At its worst, obscuring history gets twisted to the benefit of whoever holds power in the present. It’s a problem in Cambodia surrounding the Khmer Rouge, and in Russia, where Perm-36, a gulag camp-turned-museum, was de-Stalinized, with mentions of political prisoners removed. The rehabilitation of the Soviet Union and Stalin within Russia since the collapse of the USSR provides a convenient cover for authoritarianism and political restriction; when the Soviet Union is portrayed as a golden age, efforts to remake it in Putin’s image are harder to oppose. Especially when the repression is forgotten. When a fuller picture of history cannot be seen, a society cannot settle demands of justice and guard against other abuses in the future.
The experience of World War II and the Holocaust in the lands between Berlin and Moscow borders on the unimaginable for Americans. The intense barbarity within such a short time frame produced moral quandaries distinct from those faced by Americans past surrounding slavery, imperialism, and other atrocities. Grasping to understand what occurred in eastern Europe during the 20th century makes its history and museums a new experience, but it’s important to remember that a complete picture won’t always be on display.
*Bloodlands, “Final Solution,” pages 191-193:
Two hundred thousand Jews lived in Lithuania in June 1941 (about the same number as in Germany). The Germans arrived in Lithuania with their handpicked nationalist Lithuanians and encountered local people who were willing to believe, or to act as if they believed, that Jews were responsible for Soviet repressions. The Soviet deportations had taken place that very month, and the NKVD had shot Lithuanians in prisons just a few days before the Germans arrived. The Lithuanian diplomat Kazys Skirpa, who returned with the Germans, used this suffering in his radio broadcasts to spur mobs to murder. Some 2,500 Jews were killed by Lithuanians in bloody pogroms in early July.
As a result of trained collaboration and local assistance, German killers had all the help that they needed in Lithuania. The initial guidelines for killing Jews in certain positions were quickly exceeded by Einsatzgruppe A and the local collaborators it enlisted. … Despite Skirpa’s wishes, none of this served any Lithuanian political purpose. After he tried to declare an independent Lithuanian state, he was placed under house arrest.
The city of Vilnius had been the northeastern metropolitan center of independent Poland and briefly the capital of independent and Soviet Lithuania. But throughout all of these vicissitudes, and indeed for the previous half-millennium, Vilnius had been something else: a center of Jewish civilization, known as the Jerusalem of the North. Some seventy thousand Jews lived in the city when the war began. … Here the shooting took place at the Ponary Forest, just beyond the city. By 23 July 1941 the Germans had assembled a Lithuanian auxiliary, which marched columns of Jews to Ponary. There, groups of twelve to twenty people at a time were taken to the edge of a pit, where they had to hand over valuables and clothes. Their gold teeth were removed by force. Some 72,000 Jews from Vilnius and elsewhere (and about eight thousand non-Jewish Poles and Lithuanians) were shot at Ponary.

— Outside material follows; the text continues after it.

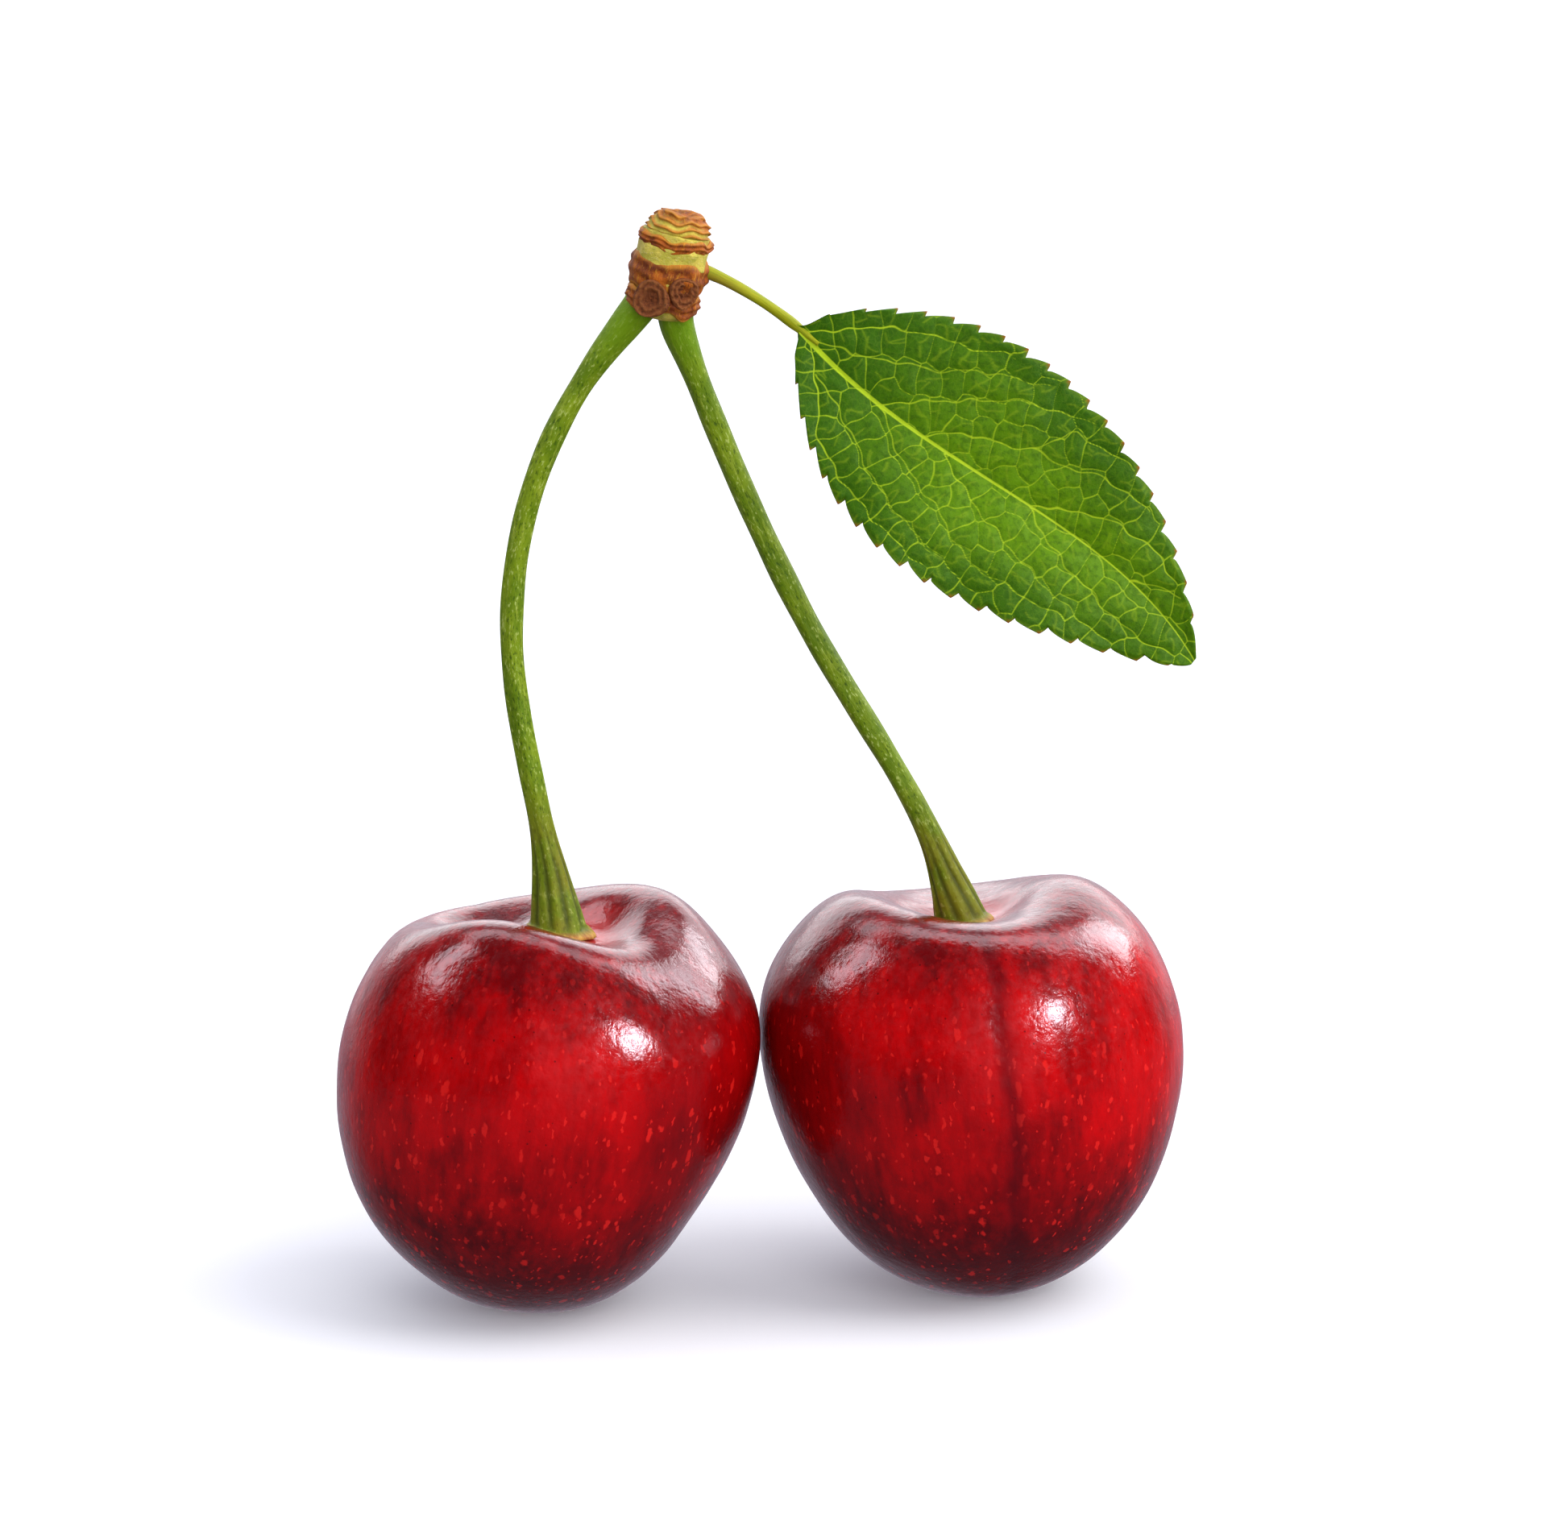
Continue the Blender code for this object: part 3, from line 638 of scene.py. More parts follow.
def make_stalk(name, form, fruit, nodes, seed):
    settings = bpy.context.scene.cherry_stalks
    piece = rod(name, STALK_SIDES, STALK_RINGS)
    points = points_of(piece)
    line, walked, fruit_axis = stalk_line(form, fruit, STALK_RINGS)
    spur_axis = rotation(SPUR_LEAN, "Y") @ np.array((0.0, 0.0, 1.0))
    whole = walked[-1]
    height = points[:, 2] * whole
    angle = np.arctan2(points[:, 1], points[:, 0])
    thin, top, foot = settings.radius / MM, settings.top_radius / MM, settings.foot_radius / MM
    foot_share = np.clip(1.0 - height / FOOT_FLARE, 0.0, 1.0) ** FOOT_FLARE_POWER
    top_share = np.clip(1.0 - (whole - height) / TOP_FLARE, 0.0, 1.0) ** TOP_FLARE_POWER
    radius = thin + (foot - thin) * foot_share + (top - thin) * top_share
    radius *= 1.0 + 0.035 * np.sin(height * 0.9 + seed) * np.sin(height * 0.23 + 2.0 * seed)
    radius *= 1.0 + 0.03 * np.sin(2.0 * angle + height * 0.12 + seed)
    flutes = 0.5 - 0.5 * np.cos(9.0 * angle + 0.25 * height + 0.9 * np.sin(height * 0.8 + seed))
    depth = 0.13 * smooth_step((9.0 - height) / 7.0) * smooth_step(height / 0.9)
    ribs = 0.5 - 0.5 * np.cos(5.0 * angle + seed)
    radius -= depth * flutes**2 + 0.045 * ribs * smooth_step(height / 6.0)
    rim = smooth_step((0.62 - height) / 0.28)
    uneven = 0.10 * np.sin(3.0 * angle + seed) + 0.06 * np.sin(7.0 * angle + 2 * seed)
    radius += rim * (0.30 + uneven)
    radius *= 1.0 - 0.25 * smooth_step((0.22 - height) / 0.22)
    keep_value(piece, "flow", np.stack([(angle + math.pi) * 0.75, height, radius], axis=1))
    keep_value(piece, "from_top", whole - height)
    # The flutes' mask, which the rind paints dark as shade.
    keep_value(piece, "groove", flutes**2 * smooth_step((9.0 - height) / 6.0) * smooth_step(height / 1.2))
    keep_value(piece, "rim", rim)
    rounded = np.stack([points[:, 0] * radius, points[:, 1] * radius, points[:, 2]], axis=1)
    move_points(piece, set_down(along_path(rounded, line, fruit_axis, spur_axis)))
    complete(piece, stalk_rind(settings, name, seed), nodes)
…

Ita Straz was one of the very few survivors among the Jews of Vilnius. She was pulled by Lithuanian policemen to a pit that was alreayd full of corpses. Nineteen years old at the time, she thought: “This is the end. And what have I seen of life?” The shots missed her, but she fell from fear into the pit. She was then covered by the corposes of the people who cam after. Someone marched over the pile and fired downward, to make sure that everyone was dead. A bullet hit her hand, but she made no sound. She crept away later: “I was barefoot. I walked and walked over corpses. There seemed to be no end to it.”